Excerpt from a dataset:
=-=-=-=-=

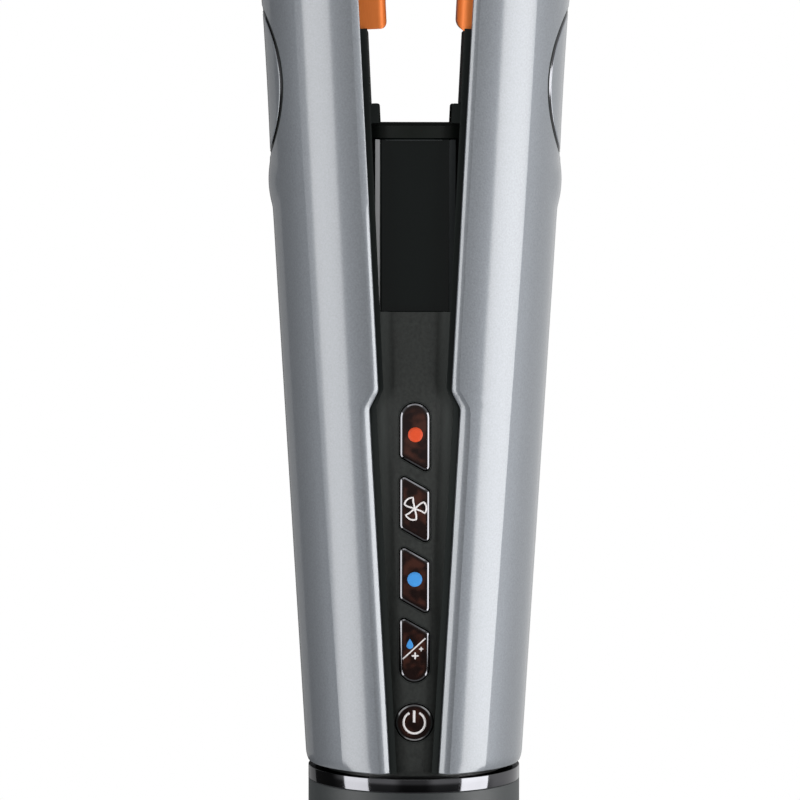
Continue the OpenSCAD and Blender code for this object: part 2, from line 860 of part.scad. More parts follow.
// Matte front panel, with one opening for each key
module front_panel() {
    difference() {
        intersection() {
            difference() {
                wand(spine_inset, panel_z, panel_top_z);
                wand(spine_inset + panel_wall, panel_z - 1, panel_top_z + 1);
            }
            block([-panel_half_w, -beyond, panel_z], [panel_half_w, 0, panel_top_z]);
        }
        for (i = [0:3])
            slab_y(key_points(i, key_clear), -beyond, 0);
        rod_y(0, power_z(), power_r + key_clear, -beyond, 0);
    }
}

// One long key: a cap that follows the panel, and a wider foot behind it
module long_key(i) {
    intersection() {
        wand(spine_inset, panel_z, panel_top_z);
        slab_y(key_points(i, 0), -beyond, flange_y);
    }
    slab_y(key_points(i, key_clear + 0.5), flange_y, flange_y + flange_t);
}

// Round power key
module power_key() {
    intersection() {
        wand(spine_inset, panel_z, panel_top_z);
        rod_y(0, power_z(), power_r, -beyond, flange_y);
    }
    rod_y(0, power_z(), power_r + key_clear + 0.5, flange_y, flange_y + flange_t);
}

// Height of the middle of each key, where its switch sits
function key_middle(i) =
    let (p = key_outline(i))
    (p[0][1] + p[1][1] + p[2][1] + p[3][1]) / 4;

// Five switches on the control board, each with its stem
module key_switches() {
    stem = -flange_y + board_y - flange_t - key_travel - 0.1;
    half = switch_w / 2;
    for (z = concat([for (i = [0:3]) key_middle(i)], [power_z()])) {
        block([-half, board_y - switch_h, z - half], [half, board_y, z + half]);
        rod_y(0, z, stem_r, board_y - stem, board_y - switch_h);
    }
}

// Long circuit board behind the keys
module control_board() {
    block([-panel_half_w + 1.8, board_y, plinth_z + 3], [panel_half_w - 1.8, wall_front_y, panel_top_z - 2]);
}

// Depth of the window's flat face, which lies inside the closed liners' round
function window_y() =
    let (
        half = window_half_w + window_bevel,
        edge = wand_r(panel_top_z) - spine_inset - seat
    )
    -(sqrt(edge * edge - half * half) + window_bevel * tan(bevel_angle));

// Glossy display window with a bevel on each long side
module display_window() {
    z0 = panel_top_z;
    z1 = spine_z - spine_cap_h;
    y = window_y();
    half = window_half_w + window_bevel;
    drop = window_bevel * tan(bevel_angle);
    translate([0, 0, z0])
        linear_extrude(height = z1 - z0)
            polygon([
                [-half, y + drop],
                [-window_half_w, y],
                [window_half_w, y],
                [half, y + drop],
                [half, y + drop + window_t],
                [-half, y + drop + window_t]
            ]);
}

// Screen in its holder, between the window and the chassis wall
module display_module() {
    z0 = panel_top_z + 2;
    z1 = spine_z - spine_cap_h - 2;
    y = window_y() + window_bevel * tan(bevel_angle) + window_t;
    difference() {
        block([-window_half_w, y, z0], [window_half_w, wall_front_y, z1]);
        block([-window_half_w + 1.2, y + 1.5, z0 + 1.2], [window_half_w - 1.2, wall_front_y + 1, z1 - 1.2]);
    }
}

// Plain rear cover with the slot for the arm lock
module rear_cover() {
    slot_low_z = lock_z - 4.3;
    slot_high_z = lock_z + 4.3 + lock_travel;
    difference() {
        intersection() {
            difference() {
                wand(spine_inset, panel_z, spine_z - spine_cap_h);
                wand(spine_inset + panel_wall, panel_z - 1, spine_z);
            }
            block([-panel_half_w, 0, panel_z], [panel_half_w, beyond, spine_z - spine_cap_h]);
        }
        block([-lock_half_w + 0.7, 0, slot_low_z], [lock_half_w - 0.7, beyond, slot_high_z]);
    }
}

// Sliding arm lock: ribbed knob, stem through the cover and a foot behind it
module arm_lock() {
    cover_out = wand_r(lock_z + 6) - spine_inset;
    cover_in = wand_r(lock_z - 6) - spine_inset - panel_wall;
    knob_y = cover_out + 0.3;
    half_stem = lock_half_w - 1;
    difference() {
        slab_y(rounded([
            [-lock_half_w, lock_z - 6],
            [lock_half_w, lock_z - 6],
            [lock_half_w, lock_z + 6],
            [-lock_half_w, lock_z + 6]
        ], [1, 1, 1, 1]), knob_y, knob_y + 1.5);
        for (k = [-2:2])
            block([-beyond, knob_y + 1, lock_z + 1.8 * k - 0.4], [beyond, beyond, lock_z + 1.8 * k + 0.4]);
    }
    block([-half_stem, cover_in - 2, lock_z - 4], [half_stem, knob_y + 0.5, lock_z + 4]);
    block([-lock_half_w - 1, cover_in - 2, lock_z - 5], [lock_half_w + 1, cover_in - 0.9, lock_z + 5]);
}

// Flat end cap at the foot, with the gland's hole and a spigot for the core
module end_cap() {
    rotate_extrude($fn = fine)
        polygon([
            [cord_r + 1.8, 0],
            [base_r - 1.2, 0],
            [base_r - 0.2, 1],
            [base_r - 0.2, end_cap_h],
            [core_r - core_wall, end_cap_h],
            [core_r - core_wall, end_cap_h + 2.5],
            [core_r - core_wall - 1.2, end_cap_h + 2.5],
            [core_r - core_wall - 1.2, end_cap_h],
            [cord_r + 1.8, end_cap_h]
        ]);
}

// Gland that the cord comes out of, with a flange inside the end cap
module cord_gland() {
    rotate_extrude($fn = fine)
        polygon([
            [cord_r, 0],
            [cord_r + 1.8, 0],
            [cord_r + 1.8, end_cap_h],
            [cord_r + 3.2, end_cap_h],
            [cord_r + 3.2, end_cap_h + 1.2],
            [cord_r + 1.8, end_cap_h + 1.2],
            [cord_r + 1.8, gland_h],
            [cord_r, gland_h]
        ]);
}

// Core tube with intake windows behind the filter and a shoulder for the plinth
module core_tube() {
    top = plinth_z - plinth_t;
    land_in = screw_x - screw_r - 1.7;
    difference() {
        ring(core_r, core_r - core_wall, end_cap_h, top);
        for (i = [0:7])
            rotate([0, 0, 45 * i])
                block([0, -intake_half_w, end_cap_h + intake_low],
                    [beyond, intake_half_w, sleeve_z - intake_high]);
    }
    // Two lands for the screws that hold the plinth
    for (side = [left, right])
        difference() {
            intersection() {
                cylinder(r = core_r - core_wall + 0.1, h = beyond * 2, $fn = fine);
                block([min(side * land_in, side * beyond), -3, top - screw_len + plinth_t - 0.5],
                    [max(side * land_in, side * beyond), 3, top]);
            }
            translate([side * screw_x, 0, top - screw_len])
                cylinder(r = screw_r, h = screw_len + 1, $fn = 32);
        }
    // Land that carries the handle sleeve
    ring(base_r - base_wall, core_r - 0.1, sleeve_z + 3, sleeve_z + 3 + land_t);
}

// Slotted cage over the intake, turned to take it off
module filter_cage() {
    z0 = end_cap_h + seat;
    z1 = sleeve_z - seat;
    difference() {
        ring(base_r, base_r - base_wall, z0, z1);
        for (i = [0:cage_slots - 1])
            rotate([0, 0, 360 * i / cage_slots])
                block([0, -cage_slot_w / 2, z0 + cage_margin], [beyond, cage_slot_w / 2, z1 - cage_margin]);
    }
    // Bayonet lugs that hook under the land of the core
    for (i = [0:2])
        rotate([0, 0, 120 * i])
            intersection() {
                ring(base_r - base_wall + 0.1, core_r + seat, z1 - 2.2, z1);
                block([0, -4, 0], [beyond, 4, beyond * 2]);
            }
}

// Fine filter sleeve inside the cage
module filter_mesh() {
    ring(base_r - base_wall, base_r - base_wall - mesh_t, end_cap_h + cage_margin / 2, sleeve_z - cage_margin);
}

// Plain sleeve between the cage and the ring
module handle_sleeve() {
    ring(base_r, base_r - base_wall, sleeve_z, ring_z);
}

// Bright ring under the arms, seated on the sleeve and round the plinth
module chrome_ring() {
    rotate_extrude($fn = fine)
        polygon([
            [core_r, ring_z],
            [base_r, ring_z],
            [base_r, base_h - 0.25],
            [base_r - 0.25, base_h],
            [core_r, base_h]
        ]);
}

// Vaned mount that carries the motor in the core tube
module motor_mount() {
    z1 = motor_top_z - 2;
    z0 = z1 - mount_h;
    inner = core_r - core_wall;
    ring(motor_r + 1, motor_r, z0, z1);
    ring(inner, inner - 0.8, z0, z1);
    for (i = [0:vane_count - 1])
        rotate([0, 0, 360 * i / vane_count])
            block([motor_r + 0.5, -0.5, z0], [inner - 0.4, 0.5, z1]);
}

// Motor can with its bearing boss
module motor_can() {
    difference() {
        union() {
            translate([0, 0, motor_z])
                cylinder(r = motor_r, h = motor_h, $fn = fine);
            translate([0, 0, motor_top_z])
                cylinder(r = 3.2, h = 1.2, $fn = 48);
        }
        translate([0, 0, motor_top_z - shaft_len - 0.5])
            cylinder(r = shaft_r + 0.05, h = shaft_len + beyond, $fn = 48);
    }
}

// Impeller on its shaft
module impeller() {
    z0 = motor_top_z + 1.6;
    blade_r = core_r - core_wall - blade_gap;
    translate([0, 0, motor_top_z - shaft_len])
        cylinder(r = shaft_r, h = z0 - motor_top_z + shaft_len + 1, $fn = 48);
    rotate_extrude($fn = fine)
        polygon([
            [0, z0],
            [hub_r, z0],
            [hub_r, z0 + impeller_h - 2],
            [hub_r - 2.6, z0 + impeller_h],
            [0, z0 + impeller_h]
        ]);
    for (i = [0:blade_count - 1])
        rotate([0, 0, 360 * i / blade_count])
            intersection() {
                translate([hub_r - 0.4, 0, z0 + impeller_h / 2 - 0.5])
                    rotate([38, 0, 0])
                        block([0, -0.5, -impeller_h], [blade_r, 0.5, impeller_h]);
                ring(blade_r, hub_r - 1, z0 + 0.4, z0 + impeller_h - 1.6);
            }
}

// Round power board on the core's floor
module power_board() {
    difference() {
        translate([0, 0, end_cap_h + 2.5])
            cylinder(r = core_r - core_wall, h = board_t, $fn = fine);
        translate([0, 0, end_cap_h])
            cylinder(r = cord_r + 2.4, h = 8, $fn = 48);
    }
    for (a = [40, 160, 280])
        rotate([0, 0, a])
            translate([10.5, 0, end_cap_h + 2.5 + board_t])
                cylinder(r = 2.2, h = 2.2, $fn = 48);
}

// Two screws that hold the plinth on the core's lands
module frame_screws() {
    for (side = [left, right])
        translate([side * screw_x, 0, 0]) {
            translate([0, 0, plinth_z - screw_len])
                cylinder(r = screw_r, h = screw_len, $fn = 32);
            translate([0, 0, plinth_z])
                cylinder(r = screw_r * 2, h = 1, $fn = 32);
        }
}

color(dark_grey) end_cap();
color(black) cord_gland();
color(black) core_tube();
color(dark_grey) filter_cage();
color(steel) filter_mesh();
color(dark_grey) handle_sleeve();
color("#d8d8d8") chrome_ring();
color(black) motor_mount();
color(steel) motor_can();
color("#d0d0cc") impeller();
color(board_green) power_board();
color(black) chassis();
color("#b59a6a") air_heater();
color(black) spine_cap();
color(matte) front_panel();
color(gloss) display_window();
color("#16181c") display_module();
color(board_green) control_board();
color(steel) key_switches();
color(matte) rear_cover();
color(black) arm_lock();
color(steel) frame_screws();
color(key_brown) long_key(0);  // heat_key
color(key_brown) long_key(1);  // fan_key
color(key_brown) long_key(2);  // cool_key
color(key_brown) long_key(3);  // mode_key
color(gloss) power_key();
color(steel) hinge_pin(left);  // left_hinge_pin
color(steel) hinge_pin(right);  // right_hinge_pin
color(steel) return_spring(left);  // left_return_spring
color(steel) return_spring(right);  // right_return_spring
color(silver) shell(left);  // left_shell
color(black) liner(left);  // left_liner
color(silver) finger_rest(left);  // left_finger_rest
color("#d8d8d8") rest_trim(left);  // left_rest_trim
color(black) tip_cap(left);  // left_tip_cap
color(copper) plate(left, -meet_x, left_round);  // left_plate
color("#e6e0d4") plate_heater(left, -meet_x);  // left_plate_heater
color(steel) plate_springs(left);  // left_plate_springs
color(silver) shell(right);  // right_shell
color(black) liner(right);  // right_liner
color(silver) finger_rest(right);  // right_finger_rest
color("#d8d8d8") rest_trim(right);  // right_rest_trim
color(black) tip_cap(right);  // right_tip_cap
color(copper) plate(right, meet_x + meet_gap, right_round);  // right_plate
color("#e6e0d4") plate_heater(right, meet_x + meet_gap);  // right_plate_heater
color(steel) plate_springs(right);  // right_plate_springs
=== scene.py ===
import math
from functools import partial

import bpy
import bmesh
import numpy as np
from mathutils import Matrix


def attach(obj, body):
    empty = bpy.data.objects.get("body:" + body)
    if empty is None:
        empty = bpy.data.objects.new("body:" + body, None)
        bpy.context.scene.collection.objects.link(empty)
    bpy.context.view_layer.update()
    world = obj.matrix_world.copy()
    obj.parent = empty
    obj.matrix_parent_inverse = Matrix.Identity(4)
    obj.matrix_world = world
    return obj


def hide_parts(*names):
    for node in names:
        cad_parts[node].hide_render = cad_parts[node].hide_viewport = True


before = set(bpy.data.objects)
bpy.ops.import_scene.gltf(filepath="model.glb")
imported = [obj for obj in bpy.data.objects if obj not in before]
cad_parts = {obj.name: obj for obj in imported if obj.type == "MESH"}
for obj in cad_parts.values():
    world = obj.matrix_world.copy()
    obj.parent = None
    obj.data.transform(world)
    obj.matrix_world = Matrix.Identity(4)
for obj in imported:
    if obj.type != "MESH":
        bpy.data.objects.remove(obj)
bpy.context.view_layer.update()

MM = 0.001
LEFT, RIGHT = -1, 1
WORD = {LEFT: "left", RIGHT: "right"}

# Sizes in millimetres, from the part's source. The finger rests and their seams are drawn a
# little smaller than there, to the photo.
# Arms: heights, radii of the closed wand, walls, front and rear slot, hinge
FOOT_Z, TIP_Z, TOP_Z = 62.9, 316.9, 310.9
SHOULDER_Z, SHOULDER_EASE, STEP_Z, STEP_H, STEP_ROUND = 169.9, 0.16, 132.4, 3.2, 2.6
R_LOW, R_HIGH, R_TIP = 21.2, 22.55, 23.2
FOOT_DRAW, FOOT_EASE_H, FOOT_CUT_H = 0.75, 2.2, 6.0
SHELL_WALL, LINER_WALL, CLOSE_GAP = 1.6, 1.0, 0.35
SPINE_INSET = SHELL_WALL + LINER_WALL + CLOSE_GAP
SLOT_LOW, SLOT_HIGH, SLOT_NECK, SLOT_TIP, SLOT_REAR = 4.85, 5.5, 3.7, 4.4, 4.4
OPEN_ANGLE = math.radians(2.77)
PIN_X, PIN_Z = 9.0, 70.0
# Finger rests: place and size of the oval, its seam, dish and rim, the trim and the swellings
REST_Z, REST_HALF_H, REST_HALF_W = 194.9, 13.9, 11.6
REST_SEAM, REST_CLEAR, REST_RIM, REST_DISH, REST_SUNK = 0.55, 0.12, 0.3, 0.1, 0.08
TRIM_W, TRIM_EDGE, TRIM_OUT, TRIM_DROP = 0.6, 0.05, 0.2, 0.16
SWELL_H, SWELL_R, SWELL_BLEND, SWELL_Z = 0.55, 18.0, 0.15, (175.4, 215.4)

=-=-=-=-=

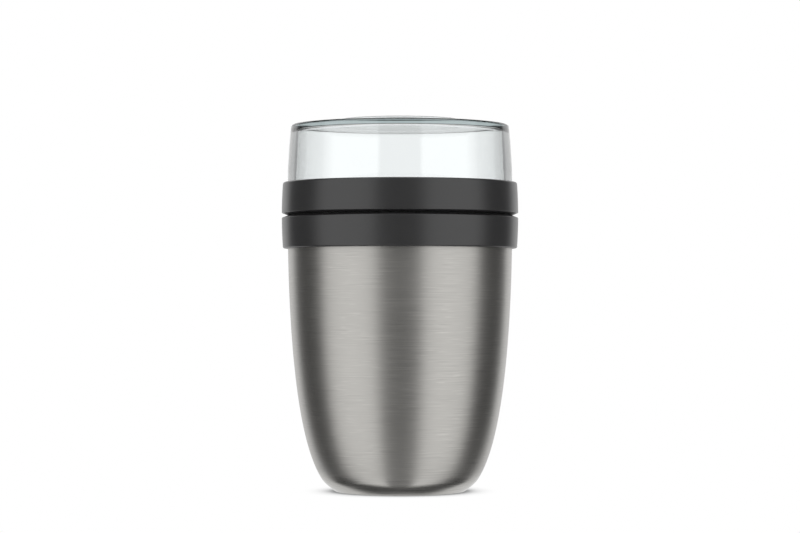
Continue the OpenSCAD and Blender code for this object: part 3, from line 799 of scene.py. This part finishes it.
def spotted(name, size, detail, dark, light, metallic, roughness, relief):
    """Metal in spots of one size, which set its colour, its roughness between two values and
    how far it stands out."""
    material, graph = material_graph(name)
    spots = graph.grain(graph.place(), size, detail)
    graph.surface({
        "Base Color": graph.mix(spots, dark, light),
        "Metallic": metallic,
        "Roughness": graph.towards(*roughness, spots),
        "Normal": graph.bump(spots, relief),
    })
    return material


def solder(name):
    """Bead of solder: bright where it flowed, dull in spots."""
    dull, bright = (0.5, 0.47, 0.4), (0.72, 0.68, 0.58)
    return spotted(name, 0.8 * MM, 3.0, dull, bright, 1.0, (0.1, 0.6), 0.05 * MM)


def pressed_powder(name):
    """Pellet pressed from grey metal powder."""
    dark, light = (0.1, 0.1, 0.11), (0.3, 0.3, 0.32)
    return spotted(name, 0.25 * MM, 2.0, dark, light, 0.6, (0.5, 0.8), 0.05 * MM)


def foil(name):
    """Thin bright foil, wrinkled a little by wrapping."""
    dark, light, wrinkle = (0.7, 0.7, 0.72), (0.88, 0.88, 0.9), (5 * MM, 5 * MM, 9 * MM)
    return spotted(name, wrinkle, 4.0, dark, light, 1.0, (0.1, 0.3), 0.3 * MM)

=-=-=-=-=

> _Work to be completed_
Solely the line containing "if empty is", the line containing "imported = [obj", and the lines between them are to be given again, exactly as written.

> _Response to the exercise_
    if empty is None:
        empty = bpy.data.objects.new("body:" + body, None)
        bpy.context.scene.collection.objects.link(empty)
    bpy.context.view_layer.update()
    world = obj.matrix_world.copy()
    obj.parent = empty
    obj.matrix_parent_inverse = Matrix.Identity(4)
    obj.matrix_world = world
    return obj


def hide_parts(*names):
    for node in names:
        cad_parts[node].hide_render = cad_parts[node].hide_viewport = True


before = set(bpy.data.objects)
bpy.ops.import_scene.gltf(filepath="model.glb")
imported = [obj for obj in bpy.data.objects if obj not in before]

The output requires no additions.